Abstract
The part-set cueing effect refers to paradoxical memory impairment often observed when elements from a set of items appear as ostensibly helpful retrieval cues during testing of memory for the set. We tested predictions of a two-mechanism account of part-set cueing—that, without enhanced relational processing, standard encoding leaves items susceptible to cueing-induced inhibition that persists after cues are removed; and that increasing item-specific encoding increases this persisting inhibition. Experiment 1 used antonym generation during study to increase item-specific encoding relative to standard encoding. Tests using item-specific probes revealed greater cueing-induced impairment for the generation condition, as predicted.
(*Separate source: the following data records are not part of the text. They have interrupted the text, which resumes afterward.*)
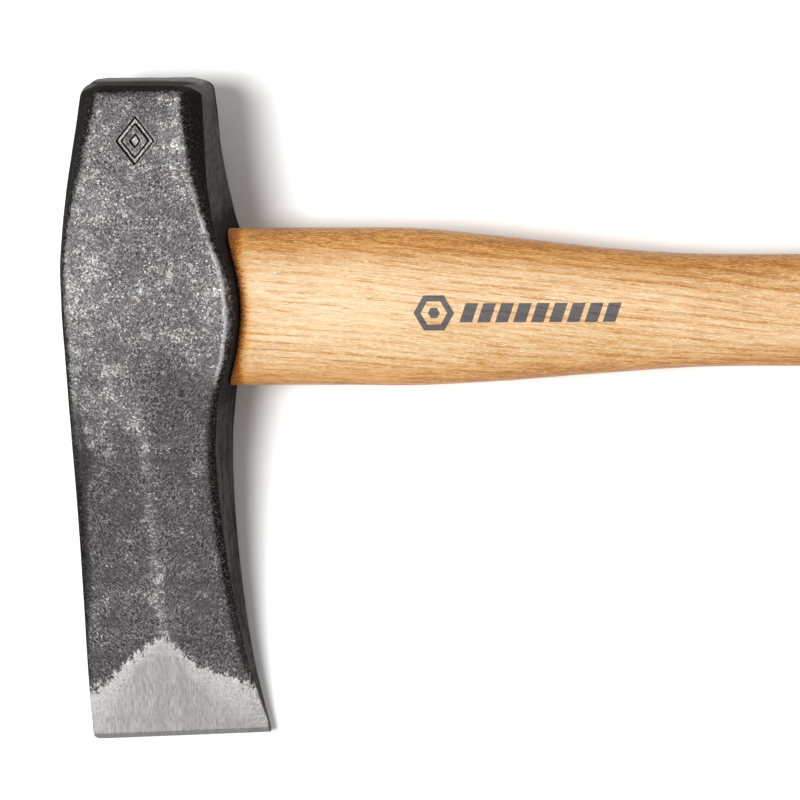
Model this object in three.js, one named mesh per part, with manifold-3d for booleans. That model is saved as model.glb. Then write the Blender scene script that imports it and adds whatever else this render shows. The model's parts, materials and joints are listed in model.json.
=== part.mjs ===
// Splitting maul: a forged wedge-shaped steel head on a long hickory handle. The handle's tenon fills
// the eye of the head and is spread there by a wooden wedge, and a steel ring wedge locks that wedge.
//
// Each piece is made in the maul's own directions: X runs along the handle from the eye to the grip,
// Y from the cutting edge to the poll, and Z through the thickness, with zero at the eye's centre.
// The last section lays the maul on its side, as it rests on a floor. Sizes are in millimetres.

import * as THREE from "three";
import { mergeVertices } from "three/addons/utils/BufferGeometryUtils.js";
import Module from "manifold-3d";

// ---- Driving dimensions -------------------------------------------------------------------------

const GAP = 0.3; // clearance between pieces that touch on the real tool

// Head
const POLL_Y = 73.7; // striking face of the poll
const EDGE_Y = -142.2; // cutting edge, at the eye's centre line
const EDGE_SKEW = 0.048; // rise of the edge toward the grip, per millimetre of its length
const EDGE_HALF = 0.15; // half the thickness left at the cutting edge
const MICRO_BEVEL = 1.7; // height of the narrow bevel beside the edge
const MICRO_BEVEL_HALF = 1.0; // half thickness where that bevel ends
const BEVEL_Y = -108; // upper end of the ground bevel
const CHEEK_BREAK_Y = -44; // line between the blade's cheek and the eye's cheek
const EYE_TOP_Y = 2; // where the eye's cheek reaches full thickness
const POLL_BREAK_Y = 41; // where the poll starts to taper
const EYE_HALF = 26.2; // half the head's thickness at the eye
const EYE_CHEEK_ANGLE = 8.6; // degrees from the middle plane
const BLADE_CHEEK_ANGLE = 10.3;
const POLL_BREAK_HALF = 24.4;
const POLL_HALF = 17;
const BLADE_CROWN = 0.8; // bulge along the middle of each blade cheek
const POLL_CORNER = 4.2; // radius of the poll's corners, seen from the cheek
const POLL_CHAMFER = { height: 2.2, depth: 5 };

// Eye, and the tenon inside it: half heights along Y and half thicknesses along Z
const EYE_FAR = { height: 24.8, thickness: 13.6 };
const EYE_WAIST = { height: 23.6, thickness: 12.6 };
const EYE_GRIP = { height: 24.1, thickness: 13 };
const TENON_END_X = -29;

// Mark stamped into one cheek of the poll
const MARK = { x: -2.9, y: 56.5, halfWidth: 6.5, halfHeight: 8, line: 1.5, depth: 0.6 };

// Handle
const BUTT_X = 771;
const NECK_DROP = 1.5; // how far the grip's centre line lies toward the cutting edge
const KERF = { depth: 40, mouth: 5.4, bottom: 1.8 };
const BUTT_ROUNDING = 15;

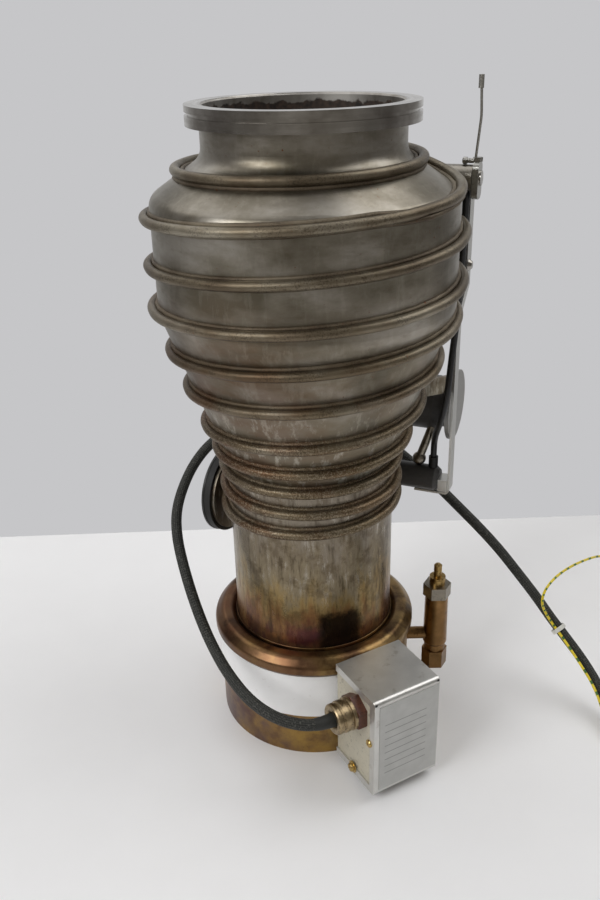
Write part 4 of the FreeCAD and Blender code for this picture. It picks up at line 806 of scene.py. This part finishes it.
def tinted_sheet(name, stops, violet, share, relief):
    """Sheet steel that changes colour from left to right; relief is how much its rings stand."""
    material, tree, shader, place = new_material(name, Metallic=0.95)
    split = add(tree, "ShaderNodeSeparateXYZ", {0: place})
    cloud = add(tree, "ShaderNodeTexNoise", {
        "Vector": place, "Scale": 1 / mm(32), "Detail": 7.0, "Roughness": 0.55})
    drift = add(tree, "ShaderNodeMapRange", {
        "Value": cloud, "From Min": 0.25, "From Max": 0.75, "To Min": 0.2, "To Max": 0.8})
    rightward = add(tree, "ShaderNodeMath", {0: split.outputs["X"], 1: 2.2, 2: drift},
                    operation="MULTIPLY_ADD")
    tone = add(tree, "ShaderNodeValToRGB", {"Fac": rightward}, stops)
    tone = lay_over(tree, tone, blotches(tree, place, 19, 0.42, 0.7, 8.0, 0.6), share, violet)
    tone = lay_over(tree, tone, blotches(tree, place, 1.6, 0.6, 0.7, 5.0, 0.7), 0.5, "#2d2018")
    along = add(tree, "ShaderNodeMath", {0: reach_of(tree, place), 1: split.outputs["Z"]},
                operation="ADD")
    rings = add(tree, "ShaderNodeTexNoise", {"W": along, "Scale": 1 / spun_rings, "Detail": 4.0},
                noise_dimensions="1D")
    rough = add(tree, "ShaderNodeMapRange", {"Value": rings, "To Min": 0.27, "To Max": 0.45})
    bump = add(tree, "ShaderNodeBump", {
        "Height": rings, "Strength": relief, "Distance": mm(0.2)})
    feed(tree, shader, {"Base Color": tone, "Roughness": rough, "Normal": bump})
    return material


bronze = tinted_sheet("heat-tinted spun ring", (
    (0.2, "#6c4b35"), (0.4, "#785b41"), (0.56, "#866a45"), (0.72, "#937a50"),
), violet="#3b281d", share=0.85, relief=0.08)
gold_sheet = tinted_sheet("heat-tinted jacket steel", (
    (0.2, "#705a52"), (0.36, "#8f734c"), (0.52, "#a8884c"), (0.8, "#9a7e4e"),
), violet="#4d323a", share=0.6, relief=0.15)
finish_with(bronze, "jacket_ring")
finish_with(gold_sheet, "jacket", "base_cover")


# %% [markdown]
# The small parts need no layers of their own. Each has one colour with a slight clouding, worn or
# dirty by a second colour, because nothing on a used pump is one even tone. One maker gives them
# all, and its values say what the part is made of: how rough, how metallic, how mottled, at which
# size, and how deep its grain is.

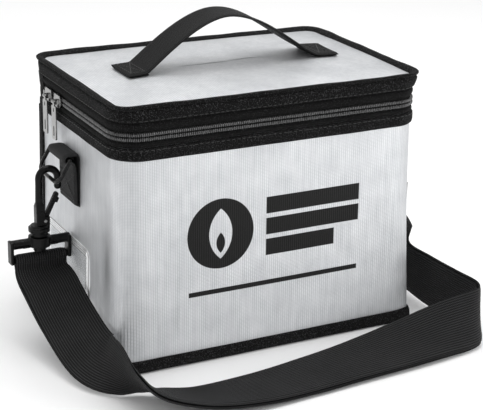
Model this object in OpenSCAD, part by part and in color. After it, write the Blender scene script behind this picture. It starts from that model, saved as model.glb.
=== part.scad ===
// Zip-lid storage bag for model-aircraft batteries, empty and closed, with a
// carrying handle and a shoulder strap that lies on the floor in front of it.
// Millimetres, +Z up. The origin is the middle of the underside. The front faces -Y.

/* [Bag] */
// Width over the bindings, along X
bag_w = 215; // [205:1:225]
// Depth over the bindings, along Y
bag_d = 145; // [138:1:152]
// Height of the lid's edge above the floor
bag_h = 170; // [164:1:178]
// Radius of the vertical corners over the bindings
corner_r = 18.5; // [15:0.5:22]
// How far the middle of the lid stands above its edge
crown_rise = 4; // [3:0.5:6]

/* [Fabric layers] */
// Thickness of the silver outer fabric
skin_t = 1.2; // [0.8:0.1:1.5]
// Thickness of the heat-resistant felt between the fabrics
foam_t = 3; // [2:0.5:3.5]
// Thickness of the inner lining
lining_t = 0.8; // [0.5:0.1:1.2]
// Thickness of the stiff board in the base
board_t = 2.5; // [1.5:0.5:3]

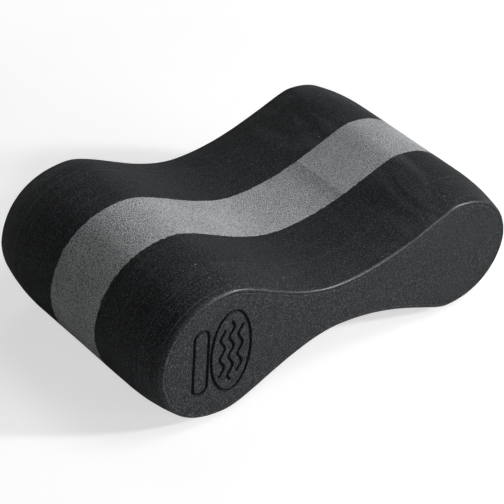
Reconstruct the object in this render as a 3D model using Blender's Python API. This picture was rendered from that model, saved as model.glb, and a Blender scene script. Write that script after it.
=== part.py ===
"""Pull buoy: a figure-eight swimming float laminated from flat sheets of closed-cell foam.

Two dark sheets are bonded on each side of a thicker grey core. The stack is cut to a waisted outline
with one larger and one smaller lobe. Towards its two end faces the body draws in to a crowned rim.
X runs along the outline, Y through the stack, and the float lies on both lobes at Z = 0.
"""

import math

import bmesh
import bpy
from mathutils import Matrix, Vector

# Driving dimensions, in metres
LENGTH = 0.240
BIG_LOBE_HEIGHT = 0.0834
SMALL_LOBE_HEIGHT = 0.0744
WAIST_HEIGHT = 0.0358
BIG_CREST_X = -0.0747
SMALL_CREST_X = 0.0778

# Lengths of the outline's curve handles, and the straight steps in each of its eight curves
BIG_HANDLES = {"waist": 0.0293, "crest_inner": 0.0183, "crest_outer": 0.0392, "end": 0.0096}
SMALL_HANDLES = {"waist": 0.0380, "crest_inner": 0.0114, "crest_outer": 0.0299, "end": 0.0153}
OUTLINE_STEPS = 10

# The laminate, from the emblem face at -Y to the plain face at +Y
SHEETS = (
    ("emblem_outer_sheet", 0.0210, "charcoal_foam"),
    ("emblem_inner_sheet", 0.0305, "charcoal_foam"),
    ("core_sheet", 0.0400, "grey_foam"),
    ("plain_inner_sheet", 0.0325, "charcoal_foam"),
    ("plain_outer_sheet", 0.0210, "charcoal_foam"),
)
BOND_FILMS = (
    "emblem_outer_bond_film",
    "emblem_core_bond_film",
    "plain_core_bond_film",
    "plain_outer_bond_film",
)
FILM_THICKNESS = 0.0003
CLEARANCE = 0.0001

# Each end's rim: how far the body draws in, over what depth, and the radius of its edge
CROWN_INSET = 0.0040
CROWN_DEPTH = 0.0320
CROWN_STEPS = 7
EDGE_RADIUS = 0.0020
EDGE_STEPS = 3

# The emblem pressed into the big lobe, in outline coordinates: an oval badge of waves and a capsule
BADGE_CENTRE = (-0.0722, 0.0)
BADGE_HALF_WIDTH = 0.0125
BADGE_HALF_HEIGHT = 0.0245
BADGE_POINTS = 40
WAVE_OFFSETS = (-0.0056, 0.0, 0.0056)
WAVE_HALF_LENGTHS = (0.0140, 0.0180, 0.0140)
WAVE_AMPLITUDE = 0.0014
WAVE_LENGTH = 0.0120
WAVE_POINTS_PER_METRE = 800
CAPSULE_CENTRE = (-0.0912, 0.0)
CAPSULE_HALF_LENGTH = 0.0150
CAPSULE_RADIUS = 0.0044
CAPSULE_ARC_STEPS = 8
GROOVE_RADIUS = 0.0007
GROOVE_SINK = 0.0004

# Colour, roughness and metallic value of each material
MATERIALS = {
    "charcoal_foam": ((0.022, 0.023, 0.025, 1.0), 0.85, 0.0),
    "grey_foam": ((0.235, 0.240, 0.250, 1.0), 0.88, 0.0),
    "bond_film": ((0.012, 0.012, 0.013, 1.0), 0.60, 0.0),
}

MERGE_DISTANCE = 0.00001
WIDTH = sum(thickness for _, thickness, _ in SHEETS)
TILT = math.atan2(BIG_LOBE_HEIGHT - SMALL_LOBE_HEIGHT, 2 * (SMALL_CREST_X - BIG_CREST_X))


def clear_scene():
    for obj in list(bpy.data.objects):
        bpy.data.objects.remove(obj, do_unlink=True)


def new_collection(name):
    collection = bpy.data.collections.new(name)
    bpy.context.scene.collection.children.link(collection)
    return collection


def new_material(name):
    color, roughness, metallic = MATERIALS[name]
    material = bpy.data.materials.new(name)
    material.use_nodes = True
    material.diffuse_color = color
    shader = material.node_tree.nodes["Principled BSDF"]
    shader.inputs["Base Color"].default_value = color
    shader.inputs["Roughness"].default_value = roughness
    shader.inputs["Metallic"].default_value = metallic
    return material


def add_object(name, data, collection):
    obj = bpy.data.objects.new(name, data)
    collection.objects.link(obj)
    return obj


def mesh_from_curve(name, curve):
    """A mesh of the curve's surface, with its loose caps welded on."""
    obj = add_object(name, curve, bpy.context.scene.collection)
    bpy.context.view_layer.update()
    graph = bpy.context.evaluated_depsgraph_get()
    mesh = bpy.data.meshes.new_from_object(obj.evaluated_get(graph))
    bpy.data.objects.remove(obj, do_unlink=True)
    bm = bmesh.new()
    bm.from_mesh(mesh)
    bmesh.ops.remove_doubles(bm, verts=bm.verts, dist=MERGE_DISTANCE)
    bmesh.ops.recalc_face_normals(bm, faces=bm.faces)
    bm.to_mesh(mesh)
    bm.free()
    return mesh


def outline_anchors():
    """The outline's eight anchors, clockwise from the top of the waist.

    Each is a place, the direction of travel, and the lengths of its back and front handles.
    """
    big, small = BIG_HANDLES, SMALL_HANDLES
    waist, big_top, small_top = WAIST_HEIGHT / 2, BIG_LOBE_HEIGHT / 2, SMALL_LOBE_HEIGHT / 2
    right, left, up, down = (1, 0), (-1, 0), (0, 1), (0, -1)
    return (
        ((0, waist), right, big["waist"], small["waist"]),
        ((SMALL_CREST_X, small_top), right, small["crest_inner"], small["crest_outer"]),
        ((LENGTH / 2, 0), down, small["end"], small["end"]),
        ((SMALL_CREST_X, -small_top), left, small["crest_outer"], small["crest_inner"]),
        ((0, -waist), left, small["waist"], big["waist"]),
        ((BIG_CREST_X, -big_top), left, big["crest_inner"], big["crest_outer"]),
        ((-LENGTH / 2, 0), up, big["end"], big["end"]),
        ((BIG_CREST_X, big_top), right, big["crest_outer"], big["crest_inner"]),
    )


def outline_prism(half_width):
    """The outline filled and extruded both ways, with the outline's plane turned upright."""
    curve = bpy.data.curves.new("outline", "CURVE")
    curve.dimensions = "2D"
    curve.fill_mode = "BOTH"
    curve.extrude = half_width
    curve.resolution_u = OUTLINE_STEPS
    anchors = outline_anchors()
    spline = curve.splines.new("BEZIER")
    spline.use_cyclic_u = True
    spline.bezier_points.add(len(anchors) - 1)
    for point, (place, direction, back, front) in zip(spline.bezier_points, anchors):
        place = Vector((*place, 0))
        direction = Vector((*direction, 0))
        point.handle_left_type = point.handle_right_type = "FREE"
        point.co = place
        point.handle_left = place - direction * back
        point.handle_right = place + direction * front
    mesh = mesh_from_curve("outline", curve)
    mesh.transform(Matrix.Rotation(math.radians(90), 4, "X"))
    return mesh


def rim_steps():
    """The rim as steps of (inward, outward) travel: the crown's parabola, then the edge's quarter circle."""
    depth = CROWN_DEPTH - EDGE_RADIUS
    crown = [(CROWN_INSET * t * t, depth * t) for t in (n / CROWN_STEPS for n in range(CROWN_STEPS + 1))]
    angles = [math.radians(90) * n / EDGE_STEPS for n in range(1, EDGE_STEPS + 1)]
    edge = [
        (CROWN_INSET + EDGE_RADIUS * (1 - math.cos(angle)), depth + EDGE_RADIUS * math.sin(angle))
        for angle in angles
    ]
    places = crown + edge
    return [(b[0] - a[0], b[1] - a[1]) for a, b in zip(places, places[1:])]


def float_body():
    """The whole float as one solid, before it is parted into its sheets."""
    mesh = outline_prism(WIDTH / 2 - CROWN_DEPTH)
    bm = bmesh.new()
    bm.from_mesh(mesh)
    for side in (-1, 1):
        cap = [face for face in bm.faces if face.normal.y * side > 0.9]
        face = bmesh.ops.dissolve_faces(bm, faces=cap)["region"][0]
        for inward, outward in rim_steps():
            bmesh.ops.inset_region(
                bm, faces=[face], thickness=inward, depth=outward, use_even_offset=True, use_boundary=True
            )
    bmesh.ops.recalc_face_normals(bm, faces=bm.faces)
    bm.to_mesh(mesh)
    bm.free()
    return mesh


def slice_of(body, name, low, high):
    """The part of the body between two planes across Y, capped flat."""
    bm = bmesh.new()
    bm.from_mesh(body)
    for place, normal in ((low, (0, -1, 0)), (high, (0, 1, 0))):
        if abs(place) > WIDTH / 2 - MERGE_DISTANCE:
            continue
        geometry = bm.verts[:] + bm.edges[:] + bm.faces[:]
        cut = bmesh.ops.bisect_plane(
            bm, geom=geometry, dist=MERGE_DISTANCE, plane_co=(0, place, 0), plane_no=normal, clear_outer=True
        )
        rim = [item for item in cut["geom_cut"] if isinstance(item, bmesh.types.BMEdge)]
        bmesh.ops.contextual_create(bm, geom=rim)
    bmesh.ops.recalc_face_normals(bm, faces=bm.faces)
    mesh = bpy.data.meshes.new(name)
    bm.to_mesh(mesh)
    bm.free()
    mesh.shade_smooth()
    mesh.set_sharp_from_angle(angle=math.radians(30))
    return mesh


def badge_path():
    x, z = BADGE_CENTRE
    turns = (math.tau * n / BADGE_POINTS for n in range(BADGE_POINTS))
    return [(x + BADGE_HALF_WIDTH * math.cos(t), z + BADGE_HALF_HEIGHT * math.sin(t)) for t in turns]


def capsule_path():
    x, z = CAPSULE_CENTRE
    path = []
    for side in (1, -1):
        for n in range(CAPSULE_ARC_STEPS + 1):
            angle = math.pi * n / CAPSULE_ARC_STEPS
            path.append((
                x + side * CAPSULE_RADIUS * math.cos(angle),
                z + side * (CAPSULE_HALF_LENGTH + CAPSULE_RADIUS * math.sin(angle)),
            ))
    return path


def wave_path(offset, half_length):
    x, z = BADGE_CENTRE
    count = round(2 * half_length * WAVE_POINTS_PER_METRE)
    places = (half_length * (2 * n / count - 1) for n in range(count + 1))
    return [(x + offset + WAVE_AMPLITUDE * math.sin(math.tau * p / WAVE_LENGTH), z + p) for p in places]


def groove_cutter(name, path, closed, collection):
    """A round rod along a path on the emblem face, sunk until it cuts the groove's depth."""
    curve = bpy.data.curves.new(name, "CURVE")
    curve.dimensions = "3D"
    curve.bevel_depth = GROOVE_RADIUS
    curve.bevel_resolution = 1
    curve.use_fill_caps = not closed
    spline = curve.splines.new("POLY")
    spline.use_cyclic_u = closed
    spline.points.add(len(path) - 1)
    for point, (x, z) in zip(spline.points, path):
        point.co = (x, GROOVE_SINK - WIDTH / 2, z, 1)
    cutter = add_object(name, mesh_from_curve(name, curve), collection)
    cutter.hide_render = True
    cutter.display_type = "WIRE"
    return cutter


def press_emblem(sheet, cutters):
    """Cuts the emblem's grooves, one Boolean for each."""
    paths = [("badge_cutter", badge_path(), True), ("capsule_cutter", capsule_path(), True)]
    for n, (offset, half_length) in enumerate(zip(WAVE_OFFSETS, WAVE_HALF_LENGTHS), start=1):
        paths.append((f"wave_cutter_{n}", wave_path(offset, half_length), False))
    for name, path, closed in paths:
        cutter = groove_cutter(name, path, closed, cutters)
        cutter.parent = sheet.parent
        groove = sheet.modifiers.new(name, "BOOLEAN")
        groove.operation = "DIFFERENCE"
        groove.object = cutter


def seat(body):
    """The empty that carries the float: it levels both lobes and centres the float over the origin."""
    level = Matrix.Rotation(TILT, 4, "Y")
    places = [level @ vertex.co for vertex in body.vertices]
    across = [place.x for place in places]
    frame = bpy.data.objects.new("pull_buoy_frame", None)
    frame.rotation_euler = (0, TILT, 0)
    frame.location = (-(min(across) + max(across)) / 2, 0, -min(place.z for place in places))
    return frame


def build():
    clear_scene()
    parts = new_collection("pull_buoy")
    cutters = new_collection("cutters")
    materials = {name: new_material(name) for name in MATERIALS}
    body = float_body()
    frame = seat(body)
    parts.objects.link(frame)

    half_seam = FILM_THICKNESS / 2 + CLEARANCE
    low = -WIDTH / 2
    for n, (name, thickness, material) in enumerate(SHEETS):
        high = low + thickness
        start = low + (half_seam if n > 0 else 0)
        end = high - (half_seam if n < len(BOND_FILMS) else 0)
        sheet = add_object(name, slice_of(body, name, start, end), parts)
        sheet.data.materials.append(materials[material])
        sheet.parent = frame
        if n == 0:
            press_emblem(sheet, cutters)
        if n < len(BOND_FILMS):
            film_name = BOND_FILMS[n]
            film_mesh = slice_of(body, film_name, high - FILM_THICKNESS / 2, high + FILM_THICKNESS / 2)
            film = add_object(film_name, film_mesh, parts)
            film.data.materials.append(materials["bond_film"])
            film.parent = frame
        low = high


build()
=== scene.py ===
"""The looks of the pull buoy: five sheets of closed-cell foam and their bond films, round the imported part.

Outline coordinates run along the float (u), through the stack (y) and up (w), with the outline's
centre at zero. SEAT turns them into the part's own frame, in metres.
"""

import math

import bpy
import numpy as np
from mathutils import Matrix, Vector, geometry, kdtree


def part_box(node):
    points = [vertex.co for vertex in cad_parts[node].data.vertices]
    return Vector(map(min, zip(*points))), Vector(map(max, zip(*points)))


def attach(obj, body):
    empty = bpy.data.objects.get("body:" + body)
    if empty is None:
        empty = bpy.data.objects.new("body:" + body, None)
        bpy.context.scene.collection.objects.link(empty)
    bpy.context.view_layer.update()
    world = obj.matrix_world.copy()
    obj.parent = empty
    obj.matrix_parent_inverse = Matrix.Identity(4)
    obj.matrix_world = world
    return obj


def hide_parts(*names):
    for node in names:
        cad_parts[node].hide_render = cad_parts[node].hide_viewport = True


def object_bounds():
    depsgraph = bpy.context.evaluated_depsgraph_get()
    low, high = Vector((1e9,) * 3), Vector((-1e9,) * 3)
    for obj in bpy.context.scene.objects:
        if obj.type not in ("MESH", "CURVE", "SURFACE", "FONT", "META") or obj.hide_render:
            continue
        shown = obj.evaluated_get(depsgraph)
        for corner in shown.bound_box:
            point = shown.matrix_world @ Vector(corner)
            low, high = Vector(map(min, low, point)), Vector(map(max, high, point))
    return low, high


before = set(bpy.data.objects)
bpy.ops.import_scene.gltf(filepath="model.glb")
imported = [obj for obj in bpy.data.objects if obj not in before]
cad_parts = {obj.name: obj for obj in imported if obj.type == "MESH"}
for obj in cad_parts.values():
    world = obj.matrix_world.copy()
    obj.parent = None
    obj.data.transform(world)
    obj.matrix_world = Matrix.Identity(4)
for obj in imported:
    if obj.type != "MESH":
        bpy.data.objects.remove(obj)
cad_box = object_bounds()

MM = 0.001

# The outline, as the part has it
LENGTH = 240 * MM
BIG_LOBE_HEIGHT = 83.4 * MM
SMALL_LOBE_HEIGHT = 74.4 * MM
WAIST_HEIGHT = 35.8 * MM
BIG_CREST = -74.7 * MM
SMALL_CREST = 77.8 * MM
BIG_HANDLES = {"waist": 29.3 * MM, "crest_inner": 18.3 * MM, "crest_outer": 39.2 * MM, "end": 9.6 * MM}
SMALL_HANDLES = {"waist": 38.0 * MM, "crest_inner": 11.4 * MM, "crest_outer": 29.9 * MM, "end": 15.3 * MM}
TILT = math.atan2(BIG_LOBE_HEIGHT - SMALL_LOBE_HEIGHT, 2 * (SMALL_CREST - BIG_CREST))

# How finely the outline and other curves are drawn, and from what angle in degrees a mesh edge is sharp
OUTLINE_POINTS = 800
CURVE_STEPS = 400
SHARP_ANGLE = 40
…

However, when part-set cues were later removed, this impairment abated significantly in the generation condition and even disappeared in the standard-encoding condition—effects not predicted by the two-mechanism account, challenging its completeness. In Experiment 2, we ruled out an artifactual explanation of these results by replicating previously reported persisting impairment on free recall tests.
Notes
1Because context words were allowed to share first letters with antonyms, participants intruded context words during the first-letter-cued recall test on 4.6% of the test trials. This rate did not vary as a function of encoding task, cueing, test, or any interaction of those variables, Fs < 2.3, ps>.13, and there was a similar pattern of recall whether we included or excluded test items that shared a first letter with a context word.
2A reviewer of an earlier version of this paper proposed this explanation.